§ **What you have to do**
Scan the listing below and copy every line holding "Write".
-- Begin --
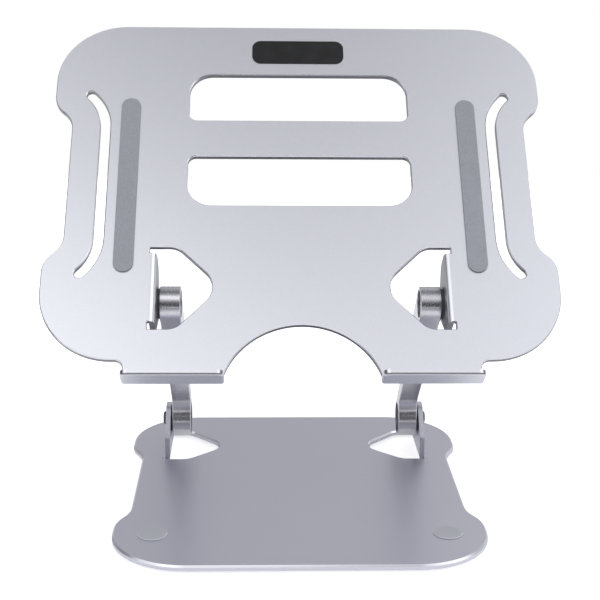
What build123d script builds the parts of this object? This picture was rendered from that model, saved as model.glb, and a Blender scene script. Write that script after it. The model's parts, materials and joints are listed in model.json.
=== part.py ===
"""Folding aluminium laptop stand: base plate, two arms, tilting tray, four friction hinges.

Millimetres. +X is the user's right, +Y runs away from the user, +Z is up.
The origin is on the table, under the centre of the base plate.
Lengths across are given from the middle plane X = 0, so each piece is made for side -1 or +1.
"""
import math
import os

from build123d import *

# Driving dimensions: the sheet and its bends
sheet = 3.0
bend_in = 1.0
bend_out = bend_in + sheet
# A round leaves this much of the flat that it starts from
round_slack = 0.01

# The two hinge lines, both along X
foot_height = 2.0
base_top = foot_height + sheet
lower_axis_y = 58.7
lower_axis_above_plate = 18.8
upper_axis_below_plate = 17.8
arm_length = 136.0
arm_lean = 47.8
tray_slope = 47.7

# Base plate outline
base_half_depth = 110.8
base_half_width = 103.3
base_waist = 95.8
base_corner = 42.0
base_sweep = 25.5
base_wing_y = (-56.0, 54.4)
base_waist_y = (-43.6, 42.0)
base_bevel = 1.0

# Tray outline, its up and down measured along the tray from the upper hinge line
tray_top = 175.3
wing_bottom = -43.3
tray_half_width = 140.5
tray_waist = 129.8
tray_corner = 40.0
tray_sweep = 14.5
tray_middle = 66.5
tray_wing_reach = 51.0
tray_waist_reach = 42.0
tray_bevel = 0.5
mouth_radius = 44.0
mouth_centre = -66.9

# Lips at the front edge of the tray
lip_inner = 41.0
lip_outer = 94.3
lip_front = -57.2
lip_rise = 12.4
lip_corner = 4.0
lip_neck = 4.5
lip_pad_thick = 1.0
lip_pad_margin = 3.5
lip_pad_corner = 2.5
lip_pad_gap = (0.5, 2.5)
lip_edge_round = 1.3

# Slots, strips and badge on the tray
slot_length = 126.2
slot_height = 32.2
slot_wide_corner = 13.7
slot_tight_corner = 4.6
slot_centres = (124.1, 67.2)
side_slot_x = 110.85
side_slot_width = 5.7
side_slot_straight = 73.0
side_slot_bend = 31.0
side_slot_turn = 45.0
strip_x = 96.6
strip_width = 11.0
strip_length = 114.0
strip_thick = 1.0
strip_round = 0.35
strip_up = tray_middle - 1.0
badge_size = (54.0, 16.4, 0.4)
badge_up = 156.7
badge_corner = 5.2

# D-shaped windows, and the ears that are bent out of them
ear_outer = 81.5
ear_inner = ear_outer - sheet
ear_half_width = 20.8
ear_tip_radius = 10.2
ear_shoulder = 9.0
ear_bend_in = 0.3
ear_bend_out = ear_bend_in + sheet
ear_bend_line = ear_inner + ear_bend_out
base_window_ends = (-22.6, 25.0)
tray_window_ends = (-25.5, 24.3)
window_flat_end = 67.6
window_apex = 43.2
window_shoulder = 10.0
window_tip_radius = 12.3
relief_reach = 0.6
relief_round = 0.5

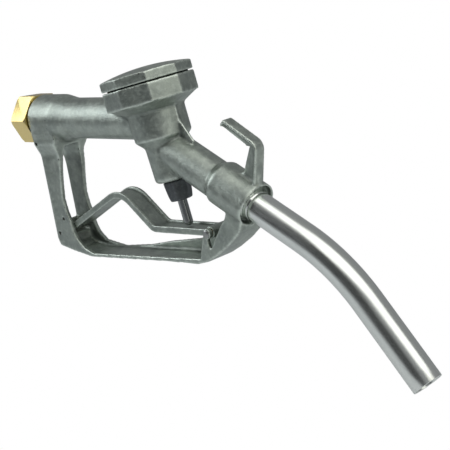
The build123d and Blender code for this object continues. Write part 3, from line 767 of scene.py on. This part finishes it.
-- End --
§ **Task answer**
What build123d script builds the parts of this object? This picture was rendered from that model, saved as model.glb, and a Blender scene script. Write that script after it. The model's parts, materials and joints are listed in model.json.
The build123d and Blender code for this object continues. Write part 3, from line 767 of scene.py on. This part finishes it.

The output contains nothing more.